The economic case for a structural shift rests on one variable: whether any of the major conglomerates concludes that the African luxury consumer base, properly addressed, justifies the duty harmonisation advocacy, retail infrastructure investment, and brand-protection spending that would be required to serve it at scale. Until that commitment arrives, the arbitrage economics of Africa’s luxury market will continue to be extracted by grey market intermediaries, counterfeit supply chains, and the handful of independent retailers sophisticated enough to navigate the duty stack profitably.

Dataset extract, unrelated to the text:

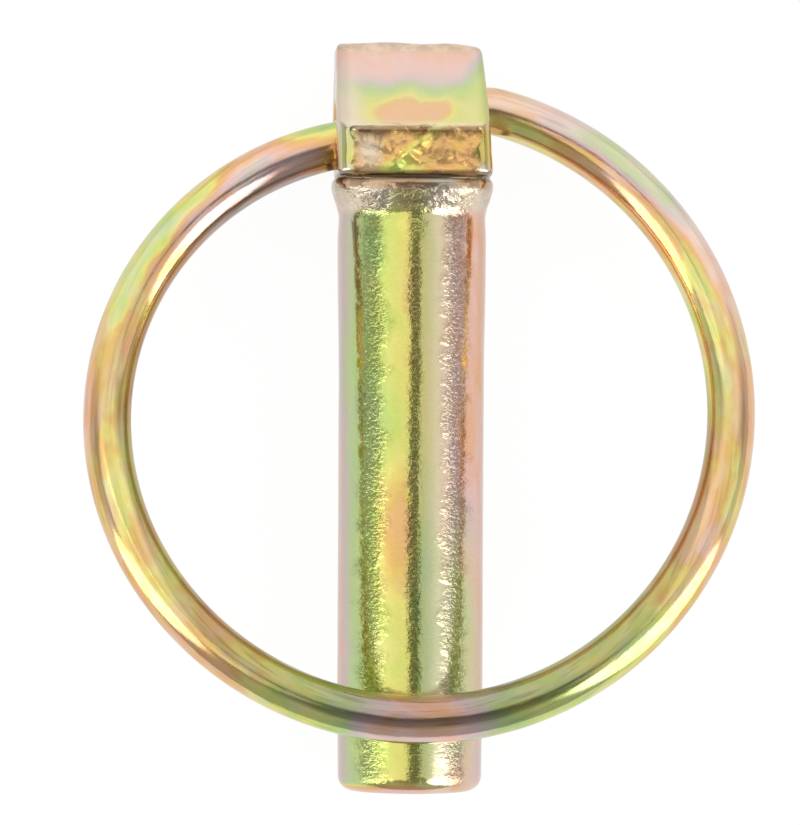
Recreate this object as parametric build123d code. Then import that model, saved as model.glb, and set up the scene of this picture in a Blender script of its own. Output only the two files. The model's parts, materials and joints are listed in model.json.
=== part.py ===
from build123d import *
import math
import os

# Linch pin: a forged steel pin with a square head, and a spring wire ring hinged in the head.
# It lies on its back, as it comes to rest: X runs across, Y runs along the shank with the tip
# at -Y and the head at +Y, and +Z is up, out of the pin's front.
# The origin is on the shank's axis, where the plain round stretch starts under the flare.
# Lengths are in millimetres and angles in degrees.

# Shank
SHANK_DIAMETER = 11.0
GRIP_LENGTH = 33.5
LEAD_LENGTH = 8.0
LEAD_DRAW_IN = 0.07
TIP_ROUNDING = 1.1

# Flare and collar, where the upset head grows out of the round bar
FLARE_HEIGHT = 3.5
FLARE_SWELL = 0.22
FLARE_FLAT_ANGLE = 6.0
COLLAR_HEIGHT = 1.4
COLLAR_SIDE_STEP = 0.62
COLLAR_FRONT_STEP = 0.45
COLLAR_CORNER = 2.3
COLLAR_CHAMFER = 0.4

# Head block, flush with the shank's back and proud of its front and sides
HEAD_HEIGHT = 10.1
HEAD_FRONT_STEP = 0.7
HEAD_SIDE_STEP = 0.35
HEAD_TOP_DRAFT = 0.4
HEAD_TOP_LEAN = 0.24
HEAD_CORNER = 1.2
HEAD_FOOT_CHAMFER = 0.2

# Sloped finger face on the upper front of the head
SLOPE_START = 3.65
SLOPE_DEPTH = 5.8
SLOPE_SIDE_ROUNDING = 0.45
RIDGE_ROUNDING = 1.2

# Hinge: the ring's staggered ends turn in one cross bore, which slants towards the right end
HINGE_HEIGHT = 3.8
HINGE_DEPTH = 0.5
HINGE_SLANT = 7.0
END_STAGGER = 2.8
BORE_CLEARANCE = 0.06
BORE_CHAMFER = 0.25

# Ring: one bent wire, round on the right and a little tighter on the left
WIRE_DIAMETER = 3.6
RING_RADIUS = 23.6
RING_SHIFT = 0.38
RING_SET_ANGLE = 150.0
BEND_RADIUS = 4.0
BEND_INSET = 0.6
END_GRIP = 3.8
END_CHAMFER = 0.4
REST_GAP = 0.15

# Worked out from the sizes above
SHANK_RADIUS = SHANK_DIAMETER / 2
WIRE_RADIUS = WIRE_DIAMETER / 2
COLLAR_TOP = FLARE_HEIGHT + COLLAR_HEIGHT
HEAD_TOP = COLLAR_TOP + HEAD_HEIGHT
HEAD_FRONT = SHANK_RADIUS + HEAD_FRONT_STEP
HEAD_BACK = -SHANK_RADIUS
HEAD_HALF_WIDTH = SHANK_RADIUS + HEAD_SIDE_STEP
HINGE_Y = COLLAR_TOP + HINGE_HEIGHT
HINGE_Z = -HINGE_DEPTH
SLANT = math.radians(HINGE_SLANT)
END_OFFSET = END_STAGGER / 2 * math.cos(SLANT) - HEAD_HALF_WIDTH * math.sin(SLANT)
BORE_RADIUS = END_OFFSET + WIRE_RADIUS + BORE_CLEARANCE
BEND_END = HEAD_HALF_WIDTH - BEND_INSET
END_FACE = HEAD_HALF_WIDTH - END_GRIP


def cross_section(y, half_width, front, corner, lean=0.0):
    """Rounded rectangle across the pin at height y, flush with the shank's back."""
    outline = RectangleRounded(2 * half_width, front - HEAD_BACK, corner)
    return Plane.XZ.offset(-y) * Pos(-lean, (front + HEAD_BACK) / 2) * outline


def round_section(y, radius):
    """Circle across the pin, drawn as eight arcs that match a rounded rectangle's eight edges."""
    arcs = []
    for middle in (0, 90, 180, 270):
        arcs.append(CenterArc((0, 0), radius, middle - FLARE_FLAT_ANGLE, 2 * FLARE_FLAT_ANGLE))
        arcs.append(CenterArc((0, 0), radius, middle + FLARE_FLAT_ANGLE, 90 - 2 * FLARE_FLAT_ANGLE))
    return Plane.XZ.offset(-y) * make_face(arcs)


def collar_section():
    """Outline of the collar, where the flare ends."""
    half_width = SHANK_RADIUS + COLLAR_SIDE_STEP
    return cross_section(FLARE_HEIGHT, half_width, SHANK_RADIUS + COLLAR_FRONT_STEP, COLLAR_CORNER)


def shank():
    """Plain round grip, then a slightly drawn-in lead with a rounded tip."""
    tip_y = -(GRIP_LENGTH + LEAD_LENGTH)
    outline = Polyline(
        (0, 0),
        (SHANK_RADIUS, 0),
        (SHANK_RADIUS, -GRIP_LENGTH),
        (SHANK_RADIUS - LEAD_DRAW_IN, tip_y),
        (0, tip_y),
        close=True,
    )
    bar = revolve(make_face(outline), axis=Axis.Y)
    tip_edge = bar.edges().filter_by(GeomType.CIRCLE).sort_by(Axis.Y)[0]
    return fillet(tip_edge, TIP_ROUNDING)


def flare():
    """Upset swelling that turns the round bar into the squared collar."""
    swollen = SHANK_RADIUS + FLARE_SWELL
    middle = cross_section(FLARE_HEIGHT / 2, swollen, swollen, SHANK_RADIUS - FLARE_SWELL)
    return loft([round_section(0, SHANK_RADIUS), middle, collar_section()])


def collar():
    """Low squared rim under the head. Its bevelled upper edge makes a groove with the head's foot."""
    rim = extrude(collar_section(), COLLAR_HEIGHT, dir=(0, 1, 0))
    return chamfer(rim.edges().group_by(Axis.Y)[-1], COLLAR_CHAMFER)


def slope_face(block):
    """The sloped finger face: the flat one that looks most towards both the front and the top."""
    flats = block.faces().filter_by(GeomType.PLANE)
    return max(flats, key=lambda face: min(face.normal_at().Y, face.normal_at().Z))


def head():
    """Drafted block with its upper front cut to a slope."""
    base = cross_section(COLLAR_TOP, HEAD_HALF_WIDTH, HEAD_FRONT, HEAD_CORNER)
    top_half_width = HEAD_HALF_WIDTH - HEAD_TOP_DRAFT
    top = cross_section(HEAD_TOP, top_half_width, HEAD_FRONT, HEAD_CORNER, HEAD_TOP_LEAN)
    block = loft([base, top])
    foot = block.edges().group_by(Axis.Y)[0]
    block = chamfer(foot.filter_by(lambda e: e.center().Z > HEAD_FRONT - HEAD_CORNER), HEAD_FOOT_CHAMFER)

    slope_y = COLLAR_TOP + SLOPE_START
    rise = (HEAD_TOP - slope_y) / SLOPE_DEPTH
    over = HEAD_FRONT
    wedge = Polyline(
        (slope_y - rise * over, HEAD_FRONT + over),
        (HEAD_TOP + rise * over, HEAD_FRONT - SLOPE_DEPTH - over),
        (HEAD_TOP + rise * over, HEAD_FRONT + over),
        close=True,
    )
    block -= extrude(Plane.YZ * make_face(wedge), 2 * HEAD_HALF_WIDTH, both=True)

    sides = slope_face(block).edges().sort_by(Axis.Y)[-3:-1]
    top_rim = block.faces().sort_by(Axis.Y)[-1].edges().sort_by(Axis.Z)[:-1]
    block = fillet(sides + top_rim, SLOPE_SIDE_ROUNDING)
    ridge = slope_face(block).edges().sort_by(Axis.Y)[-1]
    return fillet(ridge, RIDGE_ROUNDING)


def on_hinge(along, off=0.0):
    """A point of the ring's plane, given along the hinge line and square to it."""
    return (
        along * math.cos(SLANT) - off * math.sin(SLANT),
        along * math.sin(SLANT) + off * math.cos(SLANT),
    )


def on_circle(centre, radius, towards):
    """The point of a circle that lies in the direction of another point."""
    reach = math.dist(centre, towards)
    return tuple(c + radius * (t - c) / reach for c, t in zip(centre, towards))


def bend(foot, centre, start):
    """Short bend that takes the wire from its straight end into the ring."""
    middle = tuple((f + s) / 2 for f, s in zip(foot, start))
    return ThreePointArc(foot, on_circle(centre, BEND_RADIUS, middle), start)


def ring_path():
    """The ring's centreline in its own plane, hinge at the middle and head upwards."""
    # Right end above the hinge line, then the wide arc that makes the right side and the bottom
    right_foot = on_hinge(BEND_END, END_OFFSET)
    right_bend = on_hinge(BEND_END, END_OFFSET - BEND_RADIUS)
    drop = math.sqrt((RING_RADIUS - BEND_RADIUS) ** 2 - (right_bend[0] - RING_SHIFT) ** 2)
    wide = (RING_SHIFT, right_bend[1] - drop)
    lowest = (wide[0], wide[1] - RING_RADIUS)
    right_start = on_circle(wide, RING_RADIUS, right_bend)

    # Left end below it, then the tighter arc, tangent to its bend and to the wide arc
    left_foot = on_hinge(-BEND_END, -END_OFFSET)
    left_bend = on_hinge(-BEND_END, -END_OFFSET - BEND_RADIUS)
    set_angle = math.radians(RING_SET_ANGLE)
    outward = (math.cos(set_angle), -math.sin(set_angle))
    meeting = tuple(c + RING_RADIUS * n for c, n in zip(wide, outward))
    span = [m - b for m, b in zip(meeting, left_bend)]
    reach = sum(s * n for s, n in zip(span, outward))
    tight_radius = (sum(s * s for s in span) - BEND_RADIUS**2) / (2 * (reach - BEND_RADIUS))
    tight = tuple(m - tight_radius * n for m, n in zip(meeting, outward))
    left_start = on_circle(tight, tight_radius, left_bend)

    path = [
        Line(on_hinge(END_FACE, END_OFFSET), right_foot),
        bend(right_foot, right_bend, right_start),
        ThreePointArc(right_start, lowest, meeting),
        ThreePointArc(meeting, (tight[0] - tight_radius, tight[1]), left_start),
        bend(left_foot, left_bend, left_start),
        Line(left_foot, on_hinge(-END_FACE, -END_OFFSET)),
    ]
    return path, lowest


def ring_plane():
    """The shut ring's plane: through the hinge, and tilted so that the wire clears the shank."""
    lowest = ring_path()[1]
    rise = SHANK_RADIUS + REST_GAP + WIRE_RADIUS - HINGE_Z
    tilt = math.asin(rise / -lowest[1])
    facing = (0, math.sin(tilt), math.cos(tilt))
    return Plane((0, HINGE_Y, HINGE_Z), x_dir=(1, 0, 0), z_dir=facing)


def ring():
    """The wire ring, shut: its ends in the bore, its bottom just over the shank's front."""
    path = ring_path()[0]
    section = Plane(path[0] @ 0, z_dir=path[0] % 0) * Circle(WIRE_RADIUS)
    wire = sweep(section, path=Wire(path))
    rims = wire.edges().filter_by(GeomType.CIRCLE)
    ends = rims.sort_by(lambda rim: abs(rim.center().X))[:2]
    return ring_plane() * chamfer(ends, END_CHAMFER)


def pin():
    """The forging in one piece, with the cross bore for the ring's ends."""
    forging = shank() + flare() + collar() + head()
    plane = ring_plane()
    hinge_line = plane.from_local_coords(Vector(*on_hinge(1))) - plane.origin
    bore = Plane(plane.origin, z_dir=hinge_line) * Circle(BORE_RADIUS)
    forging -= extrude(bore, 2 * HEAD_HALF_WIDTH, both=True)
    mouths = [e for face in forging.faces() for hole in face.inner_wires() for e in hole.edges()]
    return chamfer(mouths, BORE_CHAMFER)


os.makedirs("parts", exist_ok=True)
for name, part in {"pin": pin(), "ring": ring()}.items():
    export_step(part, f"parts/{name}.step")
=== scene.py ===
import json
import math

import bpy
import numpy as np
from mathutils import Matrix, Vector, noise


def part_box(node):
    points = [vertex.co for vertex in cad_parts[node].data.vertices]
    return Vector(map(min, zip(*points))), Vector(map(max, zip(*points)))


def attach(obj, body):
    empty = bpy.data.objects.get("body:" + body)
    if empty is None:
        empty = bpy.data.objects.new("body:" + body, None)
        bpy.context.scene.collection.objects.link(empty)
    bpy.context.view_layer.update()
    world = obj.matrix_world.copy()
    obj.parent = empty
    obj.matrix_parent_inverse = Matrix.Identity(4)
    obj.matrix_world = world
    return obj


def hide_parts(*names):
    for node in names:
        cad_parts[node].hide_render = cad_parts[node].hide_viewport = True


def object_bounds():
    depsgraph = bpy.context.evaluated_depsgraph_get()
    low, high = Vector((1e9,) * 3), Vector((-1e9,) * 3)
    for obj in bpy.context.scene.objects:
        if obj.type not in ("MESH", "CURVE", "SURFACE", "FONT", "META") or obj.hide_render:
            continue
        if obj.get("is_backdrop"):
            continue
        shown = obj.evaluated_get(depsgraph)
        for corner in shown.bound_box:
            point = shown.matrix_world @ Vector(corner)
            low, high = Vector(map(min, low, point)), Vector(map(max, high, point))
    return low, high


# Linch pin: a forged pin with a squared, sloped head, and a wire ring hinged in it, both yellow plated.
# X runs across, the tip is at -Y and the head at +Y, and +Z is up, out of the pin's front.

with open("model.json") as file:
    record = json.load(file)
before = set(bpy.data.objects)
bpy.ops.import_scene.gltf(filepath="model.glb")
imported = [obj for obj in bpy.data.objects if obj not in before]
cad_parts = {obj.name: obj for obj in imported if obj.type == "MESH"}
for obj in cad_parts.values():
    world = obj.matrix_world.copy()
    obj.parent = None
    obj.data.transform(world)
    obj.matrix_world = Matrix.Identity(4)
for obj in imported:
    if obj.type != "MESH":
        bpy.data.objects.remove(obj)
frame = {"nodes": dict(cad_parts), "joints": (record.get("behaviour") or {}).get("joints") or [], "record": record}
cad_low, cad_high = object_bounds()

# Sizes and places are in millimetres in the part's own frame, and MM turns them into metres
MM = 0.001
TO_MM = 1 / MM

# The shank, from the record: its mount starts on its axis under the flare and runs towards the tip
SHANK_MOUNT = frame["record"]["mounts"][0]
SHANK_RADIUS = SHANK_MOUNT["dims"]["r_mm"]
PIN_LOW, PIN_HIGH = [corner * TO_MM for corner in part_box("pin")]
TIP_Y = PIN_LOW.y
HEAD_TOP = PIN_HIGH.y
HEAD_FRONT = PIN_HIGH.z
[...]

Sources: Statista, Luxury Goods — Africa Market Forecast (2025): $7.84bn market size, 4.26% CAGR projection; Henley & Partners Africa Wealth Report 2025: African millionaire population data by country; GlobeNewswire, Middle East & Africa Luxury Goods Market Analysis 2026–2031: counterfeit market characterisation; Business Day, “Sandton City hits 99.9% occupancy” (November 2025): vacancy and luxury turnover data, including quote from Dimitri Kokinos, General and Asset Manager; World Bank / Nigeria Consumer Protection Council: counterfeit goods economic loss estimates (all product categories); Nigerian Customs Service tariff schedule (US trade.gov Nigeria Import Tariffs guide): duty rate data; Thebe Magugu — Business of Fashion interview (2023): brand economics and financial trade-off quote; Papa Oyeyemi, MAXIVIVE — Office Magazine interview: quote on LVMH/Kering investment and Nigerian luxury sector; Polo Luxury official brand communications: pricing and sourcing characterisation; BETAR.africa analysis: grey market volume estimate based on duty differential and Lagos–Dubai corridor freight data.